Feehan j

7.3: Summary Judgment (Application and decision)

Case Summary

The Plaintiff landlord applied for Summary Judgment in respect of its claim for unpaid rent against the Defendant tenant, as well as Summary Dismissal of the claims against it in the Defendant’s Counterclaim, both pursuant to Rule 7.3. The Defendant opposed the Applications.

Justice Feehan first explained that Rule 7.3(1) allows a party to apply for summary disposition if there is no defence or merit to a claim or part of a claim, or where the only real issue is the amount to be awarded. Additionally, pursuant to Rule 7.3(3), the Court may dismiss or grant Judgment with respect to a claim or part of a claim, determine the amount to be awarded, or refer part of a claim to Trial or determination by a referee.

His Lordship noted that a five-member panel of the Court of Appeal recently reviewed the law of Summary Judgment in Weir-Jones Technical Services Incorporated v Purolator Courier Ltd, 2019 ABCA 49 (“Weir-Jones”). Justice Feehan explained that the Weir-Jones case confirms the importance of summary disposition as “a proportionate, more expeditious and less expensive means to achieve a just result”, which is appropriate where a motions Judge is able to make determinations on the merits based on the record before it. As the Court held in Weir-Jones, a case is ideally suited for summary disposition where facts are “not seriously in dispute and the real question is how the law applies to the facts”. That being said, Courts are also able to go slightly further in hearing matters summarily by making findings from the record and drawing necessary inferences. If a fact has no impact on the outcome of the case, then the fact that it may be disputed will not impact the Court’s ability to make a summary determination.
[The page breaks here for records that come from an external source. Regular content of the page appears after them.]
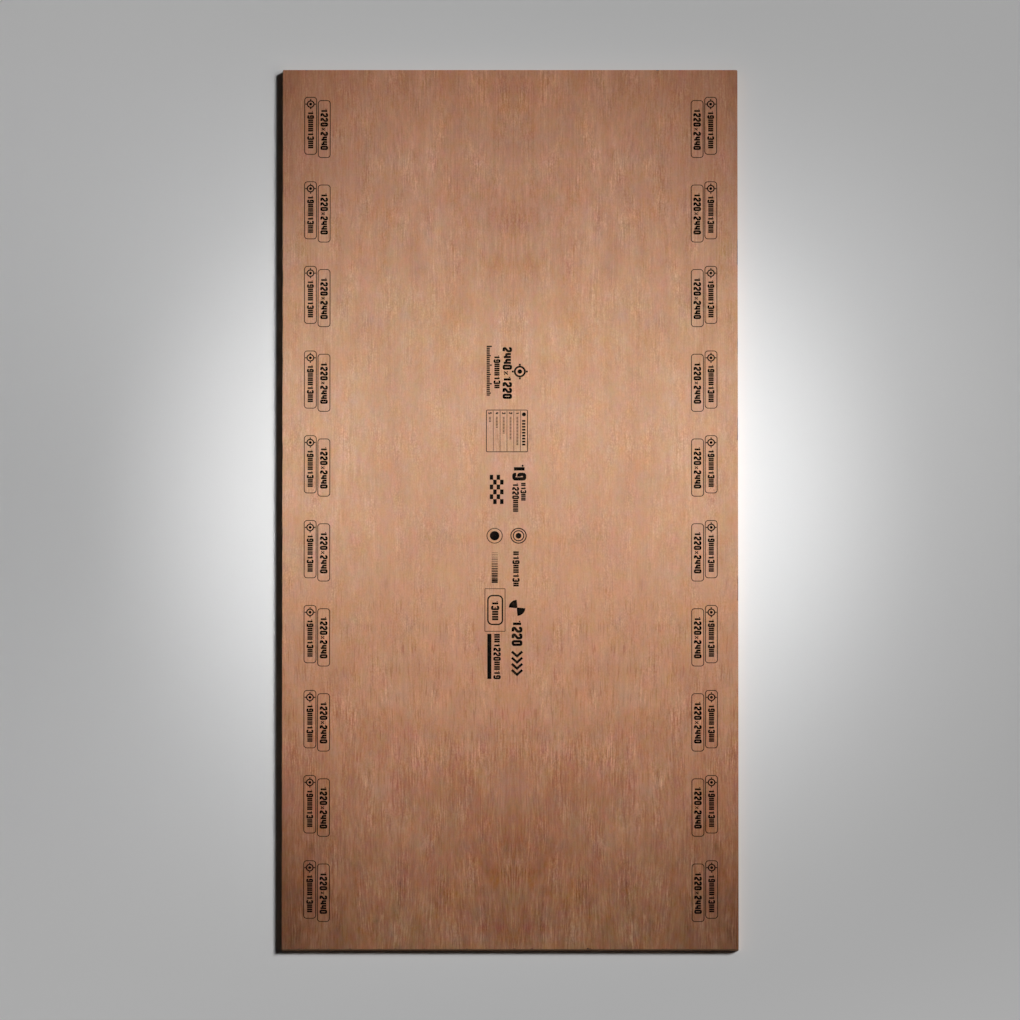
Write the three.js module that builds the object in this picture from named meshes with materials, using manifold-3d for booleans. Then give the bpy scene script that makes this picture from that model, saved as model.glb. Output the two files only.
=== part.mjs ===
// A sheet of hardwood-faced plywood in its standard trade size, lying flat.
//
// Frame: X runs across the sheet, Y along it with the face grain, and Z up through its thickness.
// The origin is the centre of the underside. All sizes are in millimetres.
//
// The sheet is one bonded piece. Its plies show only at the four sawn edges. Each ply's grain is
// square to the next one's, so an edge shows end grain and side grain by turns. Side grain shrinks
// back from the saw cut as the sheet dries, and end grain doesn't, so every other ply stands back.
import * as THREE from "three";
import { mergeVertices } from "three/addons/utils/BufferGeometryUtils.js";
import Module from "manifold-3d";

// The sheet.
const sheetLength = 2440;
const sheetWidth = 1220;
const sheetThickness = 19;

// The lay-up, counted from the underside: an odd number of plies, with a thin veneer on each face.
const plyCount = 13;
const faceVeneer = 0.5;
const glueLine = 0.1; // the bond between two plies, over which the sawn edge steps in or out

// The sawn edges.
const sideGrainRelief = 0.2; // how far a ply of side grain stands back from the saw cut
const arrisEasing = 0.3; // the sanded edge between a face and a saw cut, measured along each

const coreVeneer = (sheetThickness - 2 * faceVeneer) / (plyCount - 2);
const cutterOverlap = 10; // how far each extrusion runs past the edges that the other one cuts

const veneerMaterial = new THREE.MeshStandardMaterial({
  name: "hardwood_veneer",
  color: 0xc99b7b,
  roughness: 0.72,
  metalness: 0,
});

// The plies in order, each with its own lower and upper level. The face veneers and every second
// ply from them run lengthwise, and the crossbands between them run across the sheet.
function layUp() {
  const plies = [];
  let level = 0;
  for (let i = 0; i < plyCount; i++) {
    const isFace = i === 0 || i === plyCount - 1;
    const bottom = level;
    level = bottom + (isFace ? faceVeneer : coreVeneer);
    plies.push({ bottom, top: level, grain: i % 2 === 0 ? "lengthwise" : "crosswise" });
  }
  return plies;
}

// The outline of the sheet seen along one pair of its edges. A ply whose grain runs along those
// edges shows side grain there, so it stands back by the relief.
function edgeSection(span, edgesRun) {
  const half = span / 2;
  const side = [];
  for (const ply of layUp()) {
    const reach = half - (ply.grain === edgesRun ? sideGrainRelief : 0);
    side.push(new THREE.Vector2(reach, ply.bottom + glueLine / 2));
    side.push(new THREE.Vector2(reach, ply.top - glueLine / 2));
  }
  const lowest = side[0];
  const highest = side[side.length - 1];
  lowest.y = arrisEasing;
  highest.y = sheetThickness - arrisEasing;
  side.unshift(new THREE.Vector2(lowest.x - arrisEasing, 0));
  side.push(new THREE.Vector2(highest.x - arrisEasing, sheetThickness));
  const otherSide = side.map((point) => new THREE.Vector2(-point.x, point.y)).reverse();
  return new THREE.Shape([...side, ...otherSide]);
}

// A section extruded both ways from the middle of the sheet. Its width lies along the given axis,
// and its height is up.
function extrudeSection(section, widthAxis, length) {
  const geometry = new THREE.ExtrudeGeometry(section, { depth: length, bevelEnabled: false });
  geometry.translate(0, 0, -length / 2);
  const up = new THREE.Vector3(0, 0, 1);
  const lengthAxis = widthAxis.clone().cross(up);
  return geometry.applyMatrix4(new THREE.Matrix4().makeBasis(widthAxis, up, lengthAxis));
}

const wasm = await Module();
wasm.setup();

function solidFromGeometry(geometry) {
  const bare = geometry.clone();
  bare.deleteAttribute("normal");
  bare.deleteAttribute("uv");
  const merged = mergeVertices(bare);
  return new wasm.Manifold(
    new wasm.Mesh({
      numProp: 3,
      vertProperties: merged.attributes.position.array,
      triVerts: new Uint32Array(merged.index.array),
    }),
  );
}

function geometryFromSolid(solid) {
  const mesh = solid.getMesh();
  const geometry = new THREE.BufferGeometry();
  geometry.setAttribute("position", new THREE.BufferAttribute(mesh.vertProperties, mesh.numProp));
  geometry.setIndex(new THREE.BufferAttribute(mesh.triVerts, 1));
  geometry.computeVertexNormals();
  return geometry;
}

// The long edges come from the section across the sheet, and the ends from the section along it.
// What both extrusions hold is the sheet, with the ply relief on all four edges.
function plywoodSheet() {
  const across = new THREE.Vector3(1, 0, 0);
  const along = new THREE.Vector3(0, 1, 0);
  const longEdges = edgeSection(sheetWidth, "lengthwise");
  const ends = edgeSection(sheetLength, "crosswise");
  const widthCut = extrudeSection(longEdges, across, sheetLength + cutterOverlap);
  const lengthCut = extrudeSection(ends, along, sheetWidth + cutterOverlap);
  const solid = solidFromGeometry(widthCut).intersect(solidFromGeometry(lengthCut));
  const sheet = new THREE.Mesh(geometryFromSolid(solid), veneerMaterial);
  sheet.name = "plywood_sheet";
  return sheet;
}

const part = new THREE.Group();
part.add(plywoodSheet());

export default part;
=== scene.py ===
# A hardwood plywood sheet in trade size, lying face up on a studio floor.
# Lengths are in metres. X runs across the sheet, Y along its face grain, and Z up.
from math import acos, ceil, cos, pi, radians, sin, tan

import bpy
import numpy as np
from mathutils import Matrix, Vector


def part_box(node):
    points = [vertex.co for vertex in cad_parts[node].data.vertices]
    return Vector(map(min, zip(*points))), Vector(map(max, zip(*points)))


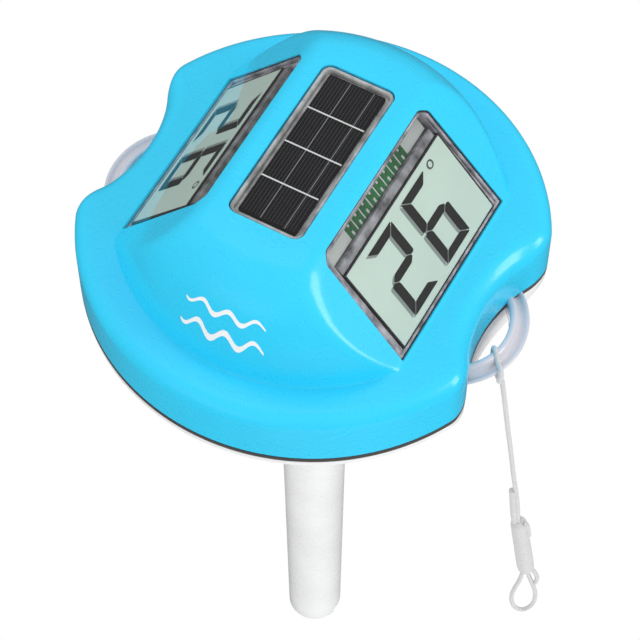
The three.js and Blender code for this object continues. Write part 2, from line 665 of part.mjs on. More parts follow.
add('sensor_tube', sensorTube(), FINISH.hullWhite);
add('tube_seal', solidOf(new THREE.TorusGeometry(11.6, 0.8, 6, 32).translate(0, 0, TUBE_TOP + GAP + 0.8)),
  FINISH.rubberBlack);
add('ballast_weight', ring(6.8, BALLAST_BORE_R, BALLAST_FOOT, BALLAST_TOP), FINISH.steel);

// ---- Tether ----

// The hitch is a closed wrap round the band of the right-hand loop.
function tetherHitch() {
  const bandX = (r, y) => LOOP_CENTRE_X + Math.sqrt(r ** 2 - y ** 2);
  const across = [
    bandX(LOOP_INNER_R, HITCH_Y - HITCH_WIDTH / 2),
    bandX(LOOP_OUTER_R, HITCH_Y + HITCH_WIDTH / 2),
  ];
  const middle = (LOOP_TOP + LOOP_FOOT) / 2;
  const halfHeight = (LOOP_TOP - LOOP_FOOT) / 2;
  const wrap = (grow) => roundedRectangle(
    [across[0] - grow, across[1] + grow],
    [halfHeight + grow, halfHeight + grow],
    0.4 + grow,
  );
  const shape = new THREE.Shape(wrap(GAP + HITCH_THICK).map(([x, z]) => new THREE.Vector2(x, z)));
  shape.holes.push(new THREE.Path(wrap(GAP).map(([x, z]) => new THREE.Vector2(x, z))));
  const geometry = new THREE.ExtrudeGeometry(shape, { depth: HITCH_WIDTH, bevelEnabled: false });
  geometry.translate(0, 0, -HITCH_WIDTH / 2).rotateX(Math.PI / 2).translate(0, HITCH_Y, middle);
  return solidOf(geometry);
}

// A round piece between two points.
function barBetween(from, to, profile) {
  const [a, b] = [new THREE.Vector3(...from), new THREE.Vector3(...to)];
  const length = a.distanceTo(b);
  const geometry = geometryOf(turned(profile(length), 16));
  const turn = new THREE.Quaternion().setFromUnitVectors(new THREE.Vector3(0, 0, 1), b.sub(a).normalize());
  return solidOf(geometry.applyQuaternion(turn).translate(a.x, a.y, a.z));
}

function tether() {
  add('tether_hitch', tetherHitch(), FINISH.cordWhite);
  add('tether_cord', sweptRound(CORD_ROUTE, CORD_R, 26), FINISH.cordWhite);
  const sleeve = barBetween(SLEEVE_TOP, SLEEVE_FOOT, (length) => [[0, 0], [1.4, 0], [SLEEVE_R, 1.5],
    [SLEEVE_R, length - 1], [SLEEVE_R - 0.8, length], [0, length]]);
  add('tether_sleeve', sleeve, FINISH.cordWhite);
  const along = new THREE.Vector3(...SLEEVE_FOOT).sub(new THREE.Vector3(...SLEEVE_TOP)).normalize();
  const start = new THREE.Vector3(...SLEEVE_FOOT).addScaledVector(along, 1.1);
  const foot = new THREE.Vector3(...END_LOOP_FOOT);
  const across = new THREE.Vector3(0.87, 0.49, 0);
  const at = (t, side) => start.clone().lerp(foot, t).addScaledVector(across, side * END_LOOP_HALF_WIDTH);
  const points = [at(0, 0), at(0.25, -0.45), at(0.6, -1), at(0.88, -0.75), at(1, 0), at(0.88, 0.75),
    at(0.6, 1), at(0.25, 0.45)];
  const curve = new THREE.CatmullRomCurve3(points, true);
  add('tether_end_loop', solidOf(new THREE.TubeGeometry(curve, 32, CORD_R, 6, true)), FINISH.cordWhite);
}

tether();

export default thermometer;
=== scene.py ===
"""The looks of the floating pool thermometer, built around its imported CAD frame.

Sizes are in millimetres and are turned to metres when a mesh is made. The origin is on the axis of
the float at the lower edge of its cover, +X points at the right-hand display, -Y at the front slope.
"""

import math

import bmesh
import bpy
from mathutils import Matrix, Vector


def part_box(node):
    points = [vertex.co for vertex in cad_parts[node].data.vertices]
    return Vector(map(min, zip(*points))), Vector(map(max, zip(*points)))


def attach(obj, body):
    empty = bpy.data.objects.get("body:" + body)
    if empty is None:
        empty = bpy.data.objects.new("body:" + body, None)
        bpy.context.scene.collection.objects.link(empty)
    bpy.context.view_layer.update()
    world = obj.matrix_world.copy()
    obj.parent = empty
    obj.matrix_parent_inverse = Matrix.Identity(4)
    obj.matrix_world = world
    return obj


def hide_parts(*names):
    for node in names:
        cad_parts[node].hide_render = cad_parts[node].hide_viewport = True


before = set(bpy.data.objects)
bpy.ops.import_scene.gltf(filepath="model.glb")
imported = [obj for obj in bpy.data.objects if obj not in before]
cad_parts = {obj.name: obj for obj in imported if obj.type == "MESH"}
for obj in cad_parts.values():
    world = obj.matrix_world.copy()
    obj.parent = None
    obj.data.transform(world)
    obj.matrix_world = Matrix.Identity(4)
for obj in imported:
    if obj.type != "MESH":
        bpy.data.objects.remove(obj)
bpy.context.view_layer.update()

MM = 0.001
BODY = "float"

# ---- Driving dimensions, as in the CAD model ----

RIM_R = 65.0
NOTCH_R = 42.0
NOTCH_CENTRE_X = 95.0
CORNER_R = 5.0
SHELF_Z = 18.5
RIM_ROUND = 4.5
NOTCH_ROUND = 6.5
COVER_WALL = 2.2
HAT_PROFILE = [(0, 49.4), (15, 49.35), (30, 49.1), (36, 48.5), (40.3, 46.5), (44, 43.3), (47.3, 39),
               (49.9, 33.5), (51.6, 28.5), (53.2, 22.5), (54.6, 15.0), (70.0, -70.0)]
FACET_TOP = (18.97, 46.8)
FACET_FOOT = (43.1, 18.5)
FACET_SLOPE = math.atan2(FACET_TOP[1] - FACET_FOOT[1], FACET_FOOT[0] - FACET_TOP[0])
FACET_X = (FACET_TOP[0] + FACET_FOOT[0]) / 2
FACET_Z = (FACET_TOP[1] + FACET_FOOT[1]) / 2

# A display opening in its facet's frame, X down the slope, and its half widths at the top and the foot.
WINDOW_X = (-20.3, 18.3)
WINDOW_HALF_Y = (28.0, 29.0)
SOLAR_HALF = (11.05, 27.0)
SOLAR_TOP = 49.1

GASKET = (-1.9, -0.3)
HULL_TOP = -2.2
BOWL_PROFILE = [(0, -24.4), (15.5, -24.4), (22, -23.2), (34, -20.6), (46, -16.5), (55, -11.5),
                (61.5, -6.2), (64.2, -4.4), (65.2, -3.4)]
BOWL_RIM_Z = -3.3
NECK_R = 9.4
BUTTON_Y = -34.0
BUTTON_POCKET_R = 5.4
SCREW_AZIMUTHS = (45, 135, 225, 315)
SCREW_CIRCLE_R = 57.0

LOOP_CENTRE_X = 43.0

TUBE_FOOT = -221.0
SLOT_WIDTH = 7.5
SLOT_TOP = -218.9
SLOT_AZIMUTH = 13.0
RIB_COUNT = 24
RIB_CIRCLE_R = 13.0

CORD_R = 0.7


# ---- Small maths ----

def smooth_min(a, b, width):
    overlap = max(width - abs(a - b), 0.0) / width
    return min(a, b) - overlap * overlap * width / 4


def smooth_max(a, b, width):
    return -smooth_min(-a, -b, width)


def curve_through(points):
    """A smooth height for any radius, through the given points, without overshoot."""
    xs = [float(x) for x, _ in points]
    ys = [float(y) for _, y in points]
    count = len(xs)
    slopes = [(ys[i + 1] - ys[i]) / (xs[i + 1] - xs[i]) for i in range(count - 1)]
    tangents = [slopes[0]] + [0.0] * (count - 2) + [slopes[-1]]
    for i in range(1, count - 1):
        before, after = slopes[i - 1], slopes[i]
        if before * after > 0:
            tangents[i] = 2 * before * after / (before + after)

    def height(x):
        x = min(max(x, xs[0]), xs[-1])
        i = next(k for k in range(count - 1) if x <= xs[k + 1])
        span = xs[i + 1] - xs[i]
        t = (x - xs[i]) / span
        return (
            (1 + 2 * t) * (1 - t) ** 2 * ys[i]
            + t * (1 - t) ** 2 * span * tangents[i]
            + t * t * (3 - 2 * t) * ys[i + 1]
            + t * t * (t - 1) * span * tangents[i + 1]
        )

    return height


hat_height = curve_through(HAT_PROFILE)


def arc(cx, cy, r, start, end, steps):
    """Points of an arc, its end left out."""
    turns = [start + (end - start) * i / steps for i in range(steps)]
    return [(cx + r * math.cos(turn), cy + r * math.sin(turn)) for turn in turns]


def rim_depth(x, y):
    """How far a point lies inside the float's outline, negative outside it."""
    to_rim = RIM_R - math.hypot(x, y)
    to_notch = math.hypot(abs(x) - NOTCH_CENTRE_X, y) - NOTCH_R
    near_rim = CORNER_R - to_rim
    near_notch = CORNER_R - to_notch
    if near_rim > 0 and near_notch > 0:
        return CORNER_R - math.hypot(near_rim, near_notch)
    return min(to_rim, to_notch)


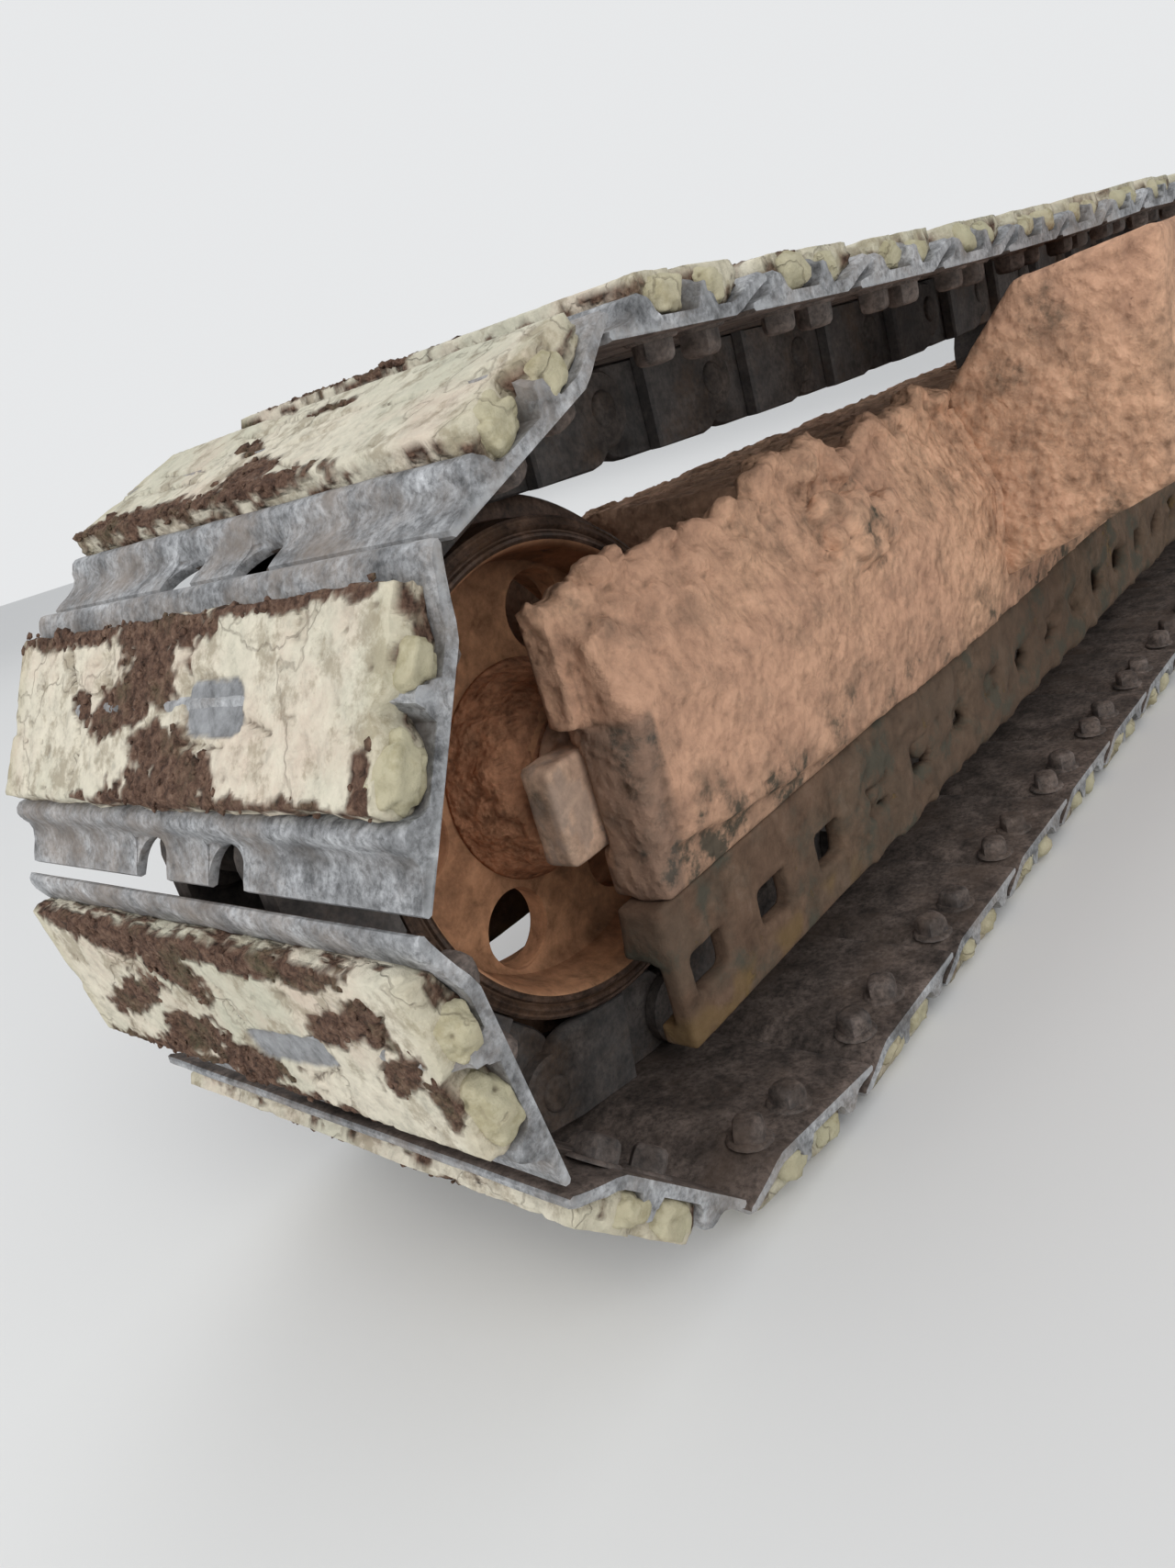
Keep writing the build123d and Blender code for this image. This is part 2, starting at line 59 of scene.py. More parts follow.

Justice Feehan also emphasized that, as explained by the Court of Appeal in Weir-Jones, both parties must “put their best foot forward” at a summary disposition Application. The Court should ask whether it is possible to fairly resolve the dispute summarily, and determine whether the moving party has met its burden to show that there is no genuine issue requiring Trial. At a threshold level, “the facts of the case must be proven on a balance of probabilities or the application will fail, but mere establishment of the facts to that standard is not a proxy for summary adjudication”. The presiding Judge must “be left with sufficient confidence in the state of the record such that he or she is prepared to exercise the judicial discretion to summarily resolve the dispute”.

In this case, the record was fulsome, and Justice Feehan was not concerned that determining the issues on a summary basis would cause substantive or procedural injustice to the parties. The facts were not seriously in dispute and therefore the case was “ideally suited for summary disposition”. His Lordship determined that the Defendant had breached its lease and was owed damages, but also held that the Defendant was entitled to a set-off against some of the Plaintiff’s damages for “inconveniences and defaults” by the Plaintiff, to be determined by agreement between the parties, or if they could not agree, by the Court or a referee.

Costs were awarded to the Plaintiff in accordance with Schedule “C”, but Justice Feehan also held that “[C]osts with respect to set-off are reserved until determination of set-off”.